Parts and joints as JSON:
####
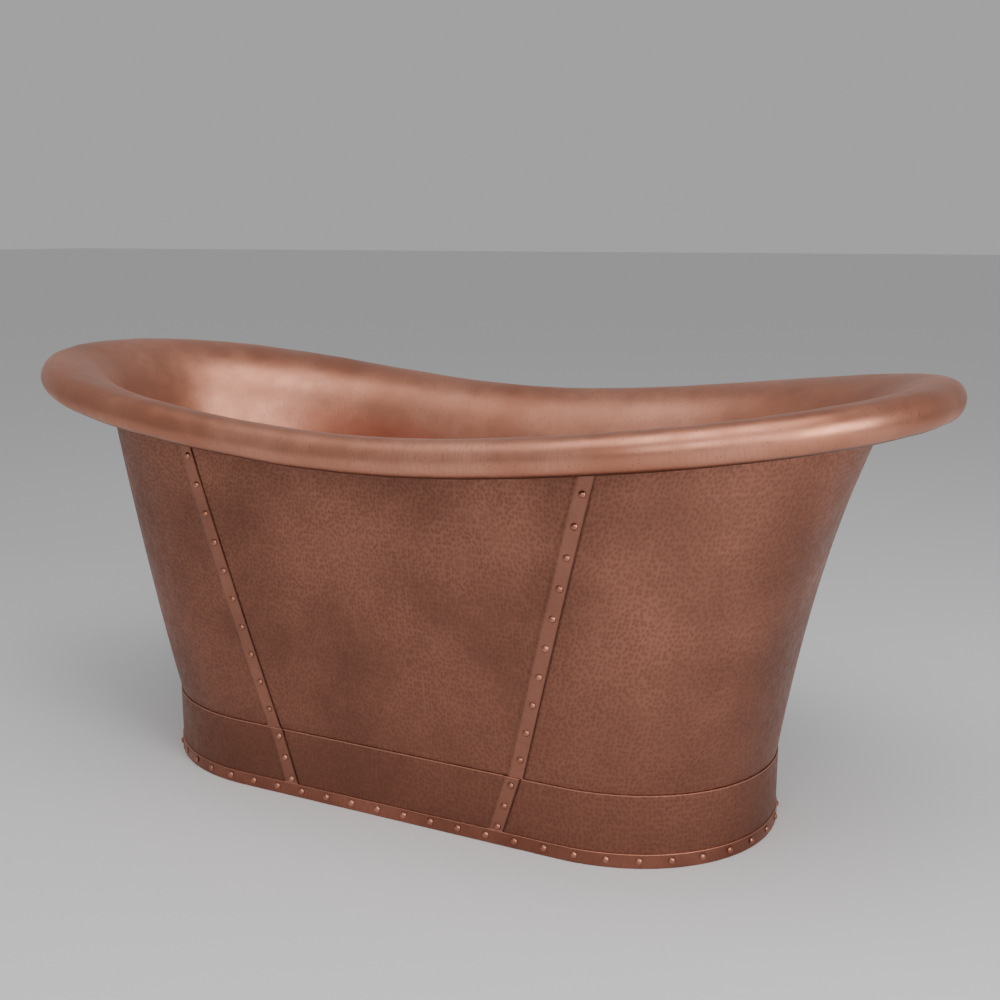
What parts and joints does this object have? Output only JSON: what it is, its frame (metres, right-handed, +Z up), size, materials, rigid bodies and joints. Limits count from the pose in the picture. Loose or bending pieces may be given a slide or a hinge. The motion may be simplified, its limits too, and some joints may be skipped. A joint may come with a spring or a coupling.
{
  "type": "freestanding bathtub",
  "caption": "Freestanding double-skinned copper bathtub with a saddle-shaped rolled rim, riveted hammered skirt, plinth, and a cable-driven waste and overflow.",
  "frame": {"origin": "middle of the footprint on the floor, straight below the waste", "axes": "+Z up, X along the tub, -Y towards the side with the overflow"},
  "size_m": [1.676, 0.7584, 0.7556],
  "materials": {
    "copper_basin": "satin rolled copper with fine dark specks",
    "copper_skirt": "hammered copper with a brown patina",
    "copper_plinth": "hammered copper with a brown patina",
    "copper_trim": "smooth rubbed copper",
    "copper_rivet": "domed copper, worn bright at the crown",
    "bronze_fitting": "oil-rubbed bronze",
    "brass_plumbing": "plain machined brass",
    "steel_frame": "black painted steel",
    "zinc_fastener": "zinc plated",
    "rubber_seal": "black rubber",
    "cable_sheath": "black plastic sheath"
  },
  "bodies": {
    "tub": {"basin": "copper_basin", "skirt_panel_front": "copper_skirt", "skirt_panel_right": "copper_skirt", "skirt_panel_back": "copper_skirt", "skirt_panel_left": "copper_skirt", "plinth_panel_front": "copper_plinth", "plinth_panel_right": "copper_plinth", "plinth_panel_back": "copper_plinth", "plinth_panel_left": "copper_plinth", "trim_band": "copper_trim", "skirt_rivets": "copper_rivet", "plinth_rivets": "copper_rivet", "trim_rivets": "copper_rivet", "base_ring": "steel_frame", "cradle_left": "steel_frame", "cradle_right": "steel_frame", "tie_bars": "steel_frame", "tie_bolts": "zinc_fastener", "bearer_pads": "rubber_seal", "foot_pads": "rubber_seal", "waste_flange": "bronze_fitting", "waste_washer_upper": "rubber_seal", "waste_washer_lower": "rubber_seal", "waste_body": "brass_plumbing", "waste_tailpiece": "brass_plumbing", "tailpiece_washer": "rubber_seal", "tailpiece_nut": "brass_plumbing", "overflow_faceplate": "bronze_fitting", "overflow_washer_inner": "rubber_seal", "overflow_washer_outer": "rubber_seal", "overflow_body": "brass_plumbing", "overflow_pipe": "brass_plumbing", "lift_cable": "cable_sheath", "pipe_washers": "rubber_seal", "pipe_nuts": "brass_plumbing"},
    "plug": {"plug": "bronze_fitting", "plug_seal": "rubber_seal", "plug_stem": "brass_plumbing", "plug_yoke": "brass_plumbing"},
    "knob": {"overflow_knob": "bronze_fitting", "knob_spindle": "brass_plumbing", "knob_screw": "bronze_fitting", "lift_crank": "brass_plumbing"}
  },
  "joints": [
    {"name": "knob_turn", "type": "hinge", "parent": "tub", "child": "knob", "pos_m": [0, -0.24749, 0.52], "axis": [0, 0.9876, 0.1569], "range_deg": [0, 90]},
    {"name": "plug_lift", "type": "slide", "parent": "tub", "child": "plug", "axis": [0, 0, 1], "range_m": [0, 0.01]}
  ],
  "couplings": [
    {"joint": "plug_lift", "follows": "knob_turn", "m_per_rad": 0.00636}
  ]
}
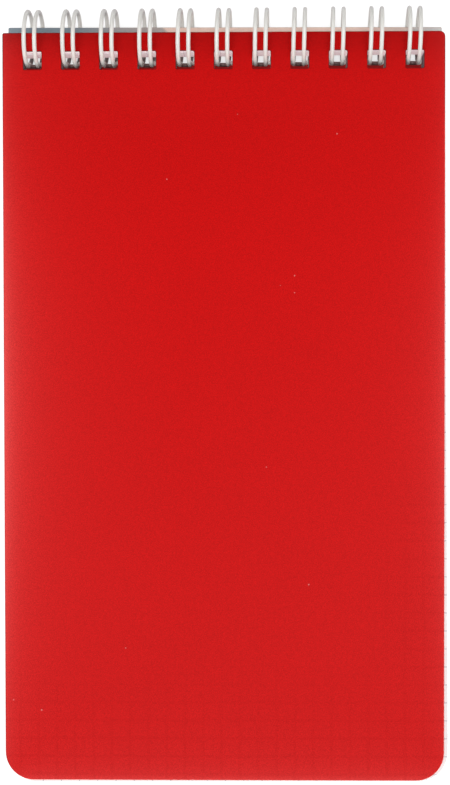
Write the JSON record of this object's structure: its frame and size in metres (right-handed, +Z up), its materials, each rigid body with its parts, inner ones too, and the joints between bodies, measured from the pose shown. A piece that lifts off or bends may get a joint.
####
SHORT PROBLEM.
Repeat the data exactly. Leave nothing out.

THE RESPONSE.
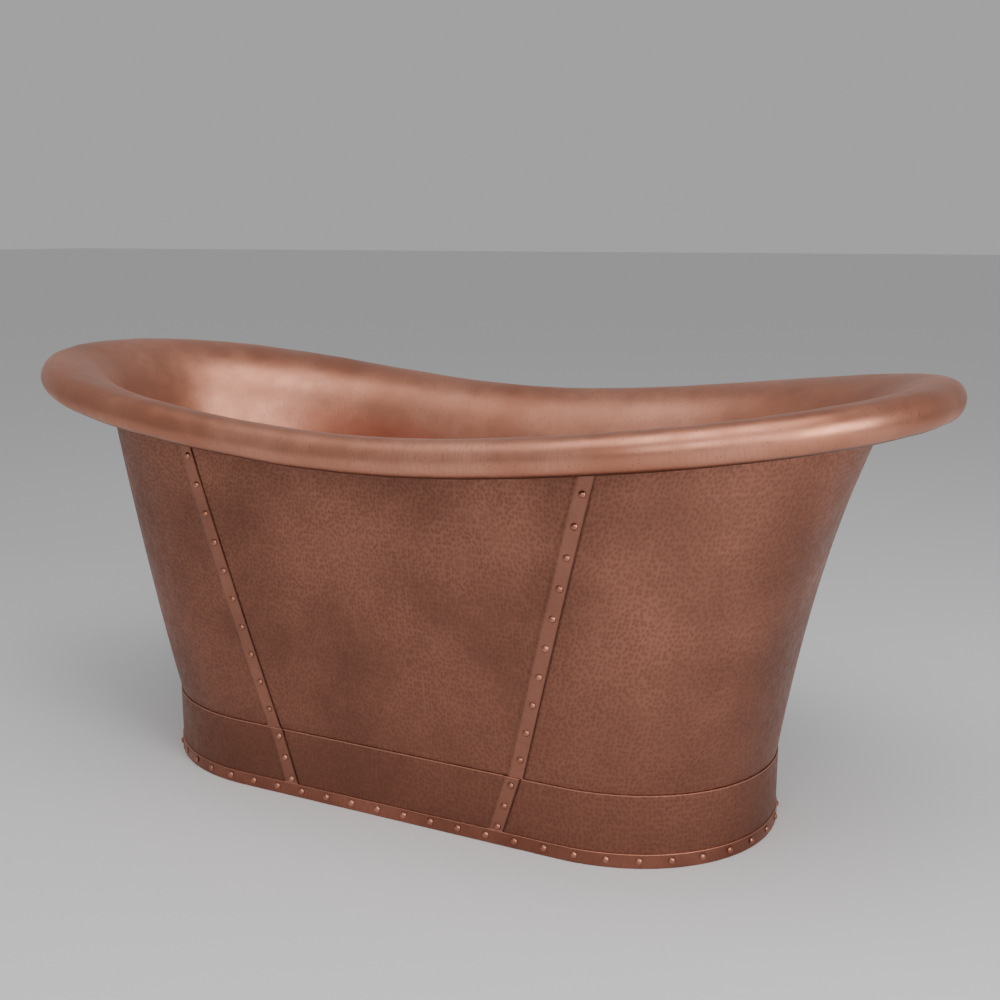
What parts and joints does this object have? Output only JSON: what it is, its frame (metres, right-handed, +Z up), size, materials, rigid bodies and joints. Limits count from the pose in the picture. Loose or bending pieces may be given a slide or a hinge. The motion may be simplified, its limits too, and some joints may be skipped. A joint may come with a spring or a coupling.
{
  "type": "freestanding bathtub",
  "caption": "Freestanding double-skinned copper bathtub with a saddle-shaped rolled rim, riveted hammered skirt, plinth, and a cable-driven waste and overflow.",
  "frame": {"origin": "middle of the footprint on the floor, straight below the waste", "axes": "+Z up, X along the tub, -Y towards the side with the overflow"},
  "size_m": [1.676, 0.7584, 0.7556],
  "materials": {
    "copper_basin": "satin rolled copper with fine dark specks",
    "copper_skirt": "hammered copper with a brown patina",
    "copper_plinth": "hammered copper with a brown patina",
    "copper_trim": "smooth rubbed copper",
    "copper_rivet": "domed copper, worn bright at the crown",
    "bronze_fitting": "oil-rubbed bronze",
    "brass_plumbing": "plain machined brass",
    "steel_frame": "black painted steel",
    "zinc_fastener": "zinc plated",
    "rubber_seal": "black rubber",
    "cable_sheath": "black plastic sheath"
  },
  "bodies": {
    "tub": {"basin": "copper_basin", "skirt_panel_front": "copper_skirt", "skirt_panel_right": "copper_skirt", "skirt_panel_back": "copper_skirt", "skirt_panel_left": "copper_skirt", "plinth_panel_front": "copper_plinth", "plinth_panel_right": "copper_plinth", "plinth_panel_back": "copper_plinth", "plinth_panel_left": "copper_plinth", "trim_band": "copper_trim", "skirt_rivets": "copper_rivet", "plinth_rivets": "copper_rivet", "trim_rivets": "copper_rivet", "base_ring": "steel_frame", "cradle_left": "steel_frame", "cradle_right": "steel_frame", "tie_bars": "steel_frame", "tie_bolts": "zinc_fastener", "bearer_pads": "rubber_seal", "foot_pads": "rubber_seal", "waste_flange": "bronze_fitting", "waste_washer_upper": "rubber_seal", "waste_washer_lower": "rubber_seal", "waste_body": "brass_plumbing", "waste_tailpiece": "brass_plumbing", "tailpiece_washer": "rubber_seal", "tailpiece_nut": "brass_plumbing", "overflow_faceplate": "bronze_fitting", "overflow_washer_inner": "rubber_seal", "overflow_washer_outer": "rubber_seal", "overflow_body": "brass_plumbing", "overflow_pipe": "brass_plumbing", "lift_cable": "cable_sheath", "pipe_washers": "rubber_seal", "pipe_nuts": "brass_plumbing"},
    "plug": {"plug": "bronze_fitting", "plug_seal": "rubber_seal", "plug_stem": "brass_plumbing", "plug_yoke": "brass_plumbing"},
    "knob": {"overflow_knob": "bronze_fitting", "knob_spindle": "brass_plumbing", "knob_screw": "bronze_fitting", "lift_crank": "brass_plumbing"}
  },
  "joints": [
    {"name": "knob_turn", "type": "hinge", "parent": "tub", "child": "knob", "pos_m": [0, -0.24749, 0.52], "axis": [0, 0.9876, 0.1569], "range_deg": [0, 90]},
    {"name": "plug_lift", "type": "slide", "parent": "tub", "child": "plug", "axis": [0, 0, 1], "range_m": [0, 0.01]}
  ],
  "couplings": [
    {"joint": "plug_lift", "follows": "knob_turn", "m_per_rad": 0.00636}
  ]
}
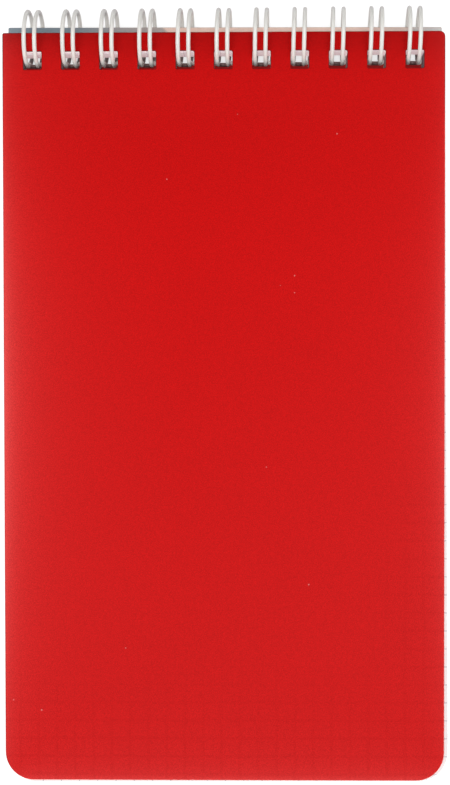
Write the JSON record of this object's structure: its frame and size in metres (right-handed, +Z up), its materials, each rigid body with its parts, inner ones too, and the joints between bodies, measured from the pose shown. A piece that lifts off or bends may get a joint.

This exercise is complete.